This is one of those times when I'm glad for the way the complexes are restricted based on the size of the ships trying to enter. Thanks to that, any ship (well most ships) that ridiculously overmatch me will be unable to get in through the door, so to speak. Also, if I pay attention to the scanner, I should have ample time to see what an opponent might be bringing to the fight, and decide how I want to handle it.

Meanwhile, I continue to perform the complicated maneuver that allows me to capture the complex.


The new pilot shows up pretty quickly, and it seems he's flying a Kestrel. Like the Merlin, the Kestrel is a Caldari design, one that strongly adheres to the traditional Caldari "our missiles will blot out the sun" philosophy, unlike the turret-based Merlin. Fit with light missile launchers (as it usually is), the Kestrel can zip around out at ranges where most frigates can't hope to return fire, doing moderate to weak damage that nevertheless can get to you damn near anywhere on the field. Their downside is they are basically made from balsa wood and extra thick grocer's paper.

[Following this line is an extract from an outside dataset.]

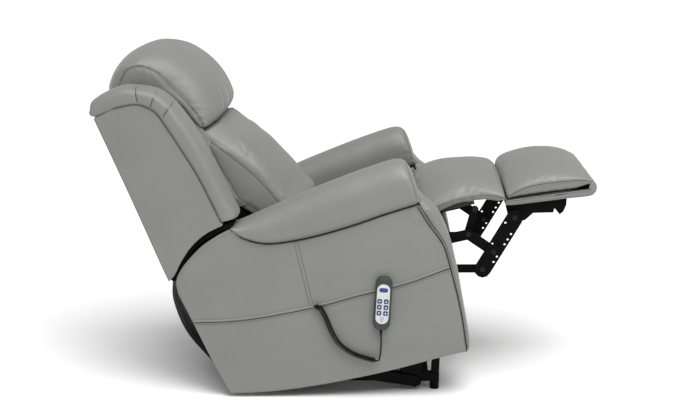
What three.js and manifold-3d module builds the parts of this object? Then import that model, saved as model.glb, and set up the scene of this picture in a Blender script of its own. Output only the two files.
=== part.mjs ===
// Lift recliner chair with tilt in space, legrest, reclining back and a corded handset.
// Millimetres, +Z up, the chair faces -Y, +X is the sitter's left.
// Rest pose: the seat unit tilted fully back, the legrest out, the backrest upright.
import * as THREE from "three";
import * as BufferGeometryUtils from "three/addons/utils/BufferGeometryUtils.js";
import Module from "manifold-3d";

const wasm = await Module();
wasm.setup();

// ---- driving dimensions -------------------------------------------------------------
const TILT = 14 * Math.PI / 180;   // lean of the seat unit in the rest pose
const BODY_RISE = 15;              // seat unit above the floor when level, added to its own heights
const CENTRE_Y = 10;               // shift that puts the origin at the middle of the length
const OUTER_X = 400;               // outer face of the side panels
const PANEL_T = 24;                // thickness of an outer side panel
const ARM_INNER_X = 252;           // inner face of the arms
const SEAT_X = 247;                // half width between the arms
const WING_INNER_X = 262;          // inner face of the back's side wings
const PIVOT = [181, 290];          // recline pivot, level y and z
const RAIL_X = 290;                // centre of the base side rails
const RAIL = 27;                   // square side rail
const RAIL_Z = 26;                 // underside of the side rail
const PLATE = 6;                   // thickness of a link plate
const LANE_L1 = 241;               // inner faces of the link lanes
const LANE_B = 234.5;
const LANE_C = 228;
const LANE_BRACKET = 221.5;
const LANE_A = 215;

// Legrest pivots in the seat unit's level frame (y, z).
const F1 = [-367.2, 368.8], F2 = [-333.5, 286.0];
const P2 = [-490.1, 248.6], P3 = [-472.1, 367.4], P4 = [-536.3, 295.9];
const P5 = [-624.3, 386.0], P6 = [-510.0, 436.0];

// Base and lift pivots, floor frame (y, z) before the shift by CENTRE_Y.
const LIFT_REAR = [200, 84], LIFT_FRONT = [-201, 31], TILT_PIVOT = [49.8, 85];
const LIFT_MOTOR = [300, 75], LIFT_ROD = [-8, 80];

// The tilt pivot and the back's actuator in the seat unit's level frame.
const TILT_LEVEL = [27.8, 79.5], BACK_MOTOR = [-130, 330], BACK_ROD = [200, 375];

// ---- materials ----------------------------------------------------------------------
const surface = (color, roughness, metalness = 0) => () =>
  new THREE.MeshStandardMaterial({ color, roughness, metalness });
const leather = surface(0x9aa098, 0.55);
const leatherDark = surface(0x6d716c, 0.6);
const blackSteel = surface(0x1b1c1e, 0.5, 0.6);
const steel = surface(0x8d9094, 0.35, 0.9);
const timber = surface(0xb08d5e, 0.7);
const rubber = surface(0x16171a, 0.85);
const plastic = surface(0x34373b, 0.45);
const buttonBlue = surface(0x25356b, 0.4);

// ---- helpers ------------------------------------------------------------------------
function add(parent, name, geometry, material) {
  const mesh = new THREE.Mesh(geometry, material());
  mesh.name = name;
  parent.add(mesh);
  return mesh;
}

// Turns a shape drawn in (y, z) and extruded along its own Z into one extruded along X.
function alongX(geometry, x0) {
  const m = new THREE.Matrix4().set(0, 0, 1, x0, 1, 0, 0, 0, 0, 1, 0, 0, 0, 0, 0, 1);
  return geometry.applyMatrix4(m);
}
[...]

I think over my options and reload my guns with tech2 "Spike" ammo. Although the damage on the high velocity, long range ammo is far less than the heavier short-range options, it's the best option I have for the beginning of this fight, as it will let me hit the Kestrel from almost as far away as it can hit me -- something I'm hoping the other pilot doesn't expect.

Now I just have to see if he's going to come in and play.

I'm very bad at waiting.


Finally, he decides to take the plunge, and drops into the complex about 65 kilometers away. I turn and start to fly away from him like a good little scared rabbit, hoping he'll pursue, and he does. Thanks to the way I have the ship configured, I can lock his ship almost out to 60 kilometers, but I let him get closer, only pulsing my afterburner to make sure I don't pull away from him. Once he's inside 45 kilometers, I lock and start shooting, even though I'm outside the effective range of my guns -- I want him to see him hitting him for very little damage at the outset, to increase the odds that he'll discount my damage as a credible threat at this range. For him to reliably get missiles on me, he'll be inside 35 to 30 kilometers, and at that point, the Spike ammo should shine.

Everything pretty much falls into place, the only serious mistake I make being to leave my ancillary shield booster running instead of pulsing it intermittently. Regardless, my opponent doesn't seem to mind that my shield isn't moving, and continues to work on me. I burn straight away from him, watching his shields, and when they drop to just above 30% -- the point where a Kestrel pilot might seriously consider leaving -- I stop firing.

Like the pirate Merlin pilot from a few fights ago, the Kestrel pilot is trying to orbit me, and has thrown himself into a long elliptical, since I'm basically as fast or a bit faster than he is. As I shut down my guns, I reverse my path 180 degrees, overheat my afterburner to close range, ready my warp scrambler and web, and reload short range ammo in my guns -- a process that takes about 5 seconds.

That's almost exactly how long it takes me to get into range, since his ship has been thrown into a slingshot straight at me, thanks to that elliptical.

The Kestrel's autopilot - no doubt still trying to hold an orbit of 30+ kilometers, has thrown the ship around and is trying to pull away from me as I close in, but when the web lands, all chance of that goes out the window. I slide into an orbit of my own, resume firing, and convert the missile ship to a fiery explosion in four volleys.

This time, I manage to keep my ship from coming to a dead stop afterwards, too, so I can be taught!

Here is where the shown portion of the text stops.